There are a number of options that should be considered if you become the target of bullying:

  • Tell the person bullying you to stop, but in a Christian like manner.
  • Try engaging the individual by laughing off the joke. This may offset the person’s approach, since this may not have been expected.
  • walk away from the situation, and keep your distance.
  • Find an adult who can stop the bullying.

To stay safe:

  • Talk to an adult that can be trusted. This person may be a parent, next door neighbor, an Elder, a member of the church, or the pastor. *The act of telling someone can also serve to ease your frustration.
  • If you are aware of the places where the bullying occurs, make an extra effort to stay away from these places.
  • Stay near adults who can assist if something does happen, since their presence will most likely serve as a deterrent.

This is an open question in which dialogue is encouraged.


12

Create a list of 3-5 qualities that characterize a good friend. Discuss with a group which you believe are the best aspects. Personally evaluate which aspects of friendship you are best at.


There are a variety of activities you can do with this one. A classic is a note on each person’s back which each other member goes around and writes one POSITIVE STRENGTH that each individual has. Another is to use “character trait cards” (a one word character trait on each note card) that circles of kids choose to describe the person on their “left.” The groups discuss and share.

Search online for “character traits qualities games Christian” for other ideas.


13

Briefly describe how practicing a Christian lifestyle can affect your approach to bullying.



14

Create a small poster illustrating the importance of bully prevention by including an action beginning with “I can” or “I will.” Post this in a high traffic area.


The idea is to work as a group to create visuals that help one “plant in their hearts” other options rather than bullying or being a victim.

Examples:


15

Role-play or discuss scenarios where you could use at least two of the following strategies to confront bullying:


15a

Seek out and surround yourself with true friends



15b

Maintain self-control



15c

Ignore the bully



15d

Avoid the bully



15e

Do not show any reaction to the bullying



15f

Be confident about yourself



15g

Seek out an adult to help you change the bullying situation


This is an open question designed to engage Pathfinders to develop scenarios involving terminology learned from earlier questions. They should be made aware that there are limitations to several of these options, and that the goal is to end bullying for everyone!



16

As a group, strategize how to successfully follow bully prevention rules in each of the following situations:



16a

If you are the victim and feel bullied, yet are afraid if you tell adults, you will not be heard.



16b

If you are the bystander who sees bullying happening to a friend, but the friend is unable or unwilling to report to an adult by themselves.



16c

If you are the bystander who sees bullying happening, but both the bully and the victim are your good friends.


These questions are easier if the earlier parts of the honor have been discussed and internalized over time. Practice thinking through scenarios so that when real life situations occur, a positive outcome is more likely!

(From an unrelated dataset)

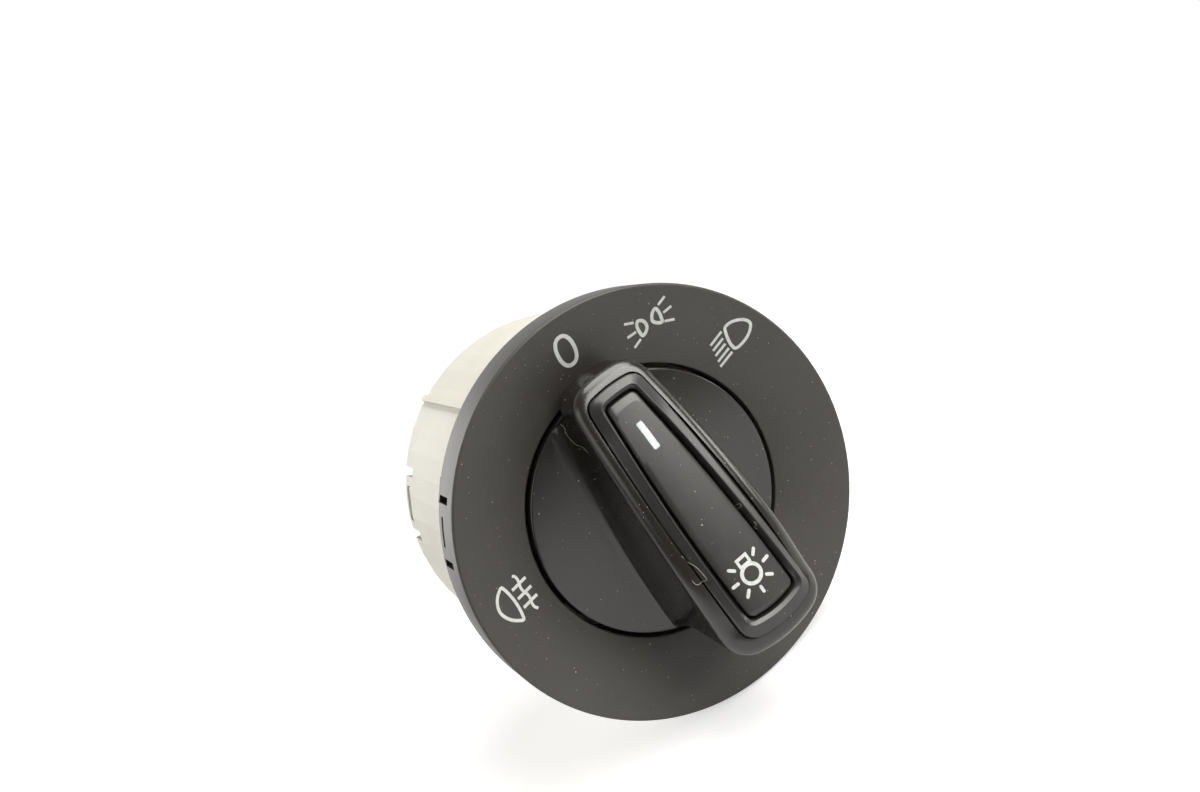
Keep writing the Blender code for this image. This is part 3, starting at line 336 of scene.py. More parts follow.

Instructors should NOT give away easy answers, but rather refer them back to principles they have already learned.



17

Do one of the following bully prevention activities individually or as a group:



17a

Create a strategy outlining four ways in which you can help become a part of the solution to verbal, physical, or prejudicial bullying. Briefly outline your approach and be prepared to share with the group.



17b

With adults, develop a policy for your group designed to address bullying. Brainstorm what guidelines should be included. Commit to supporting this policy within your sphere of influence (home, church, club, Sabbath school group, etc.).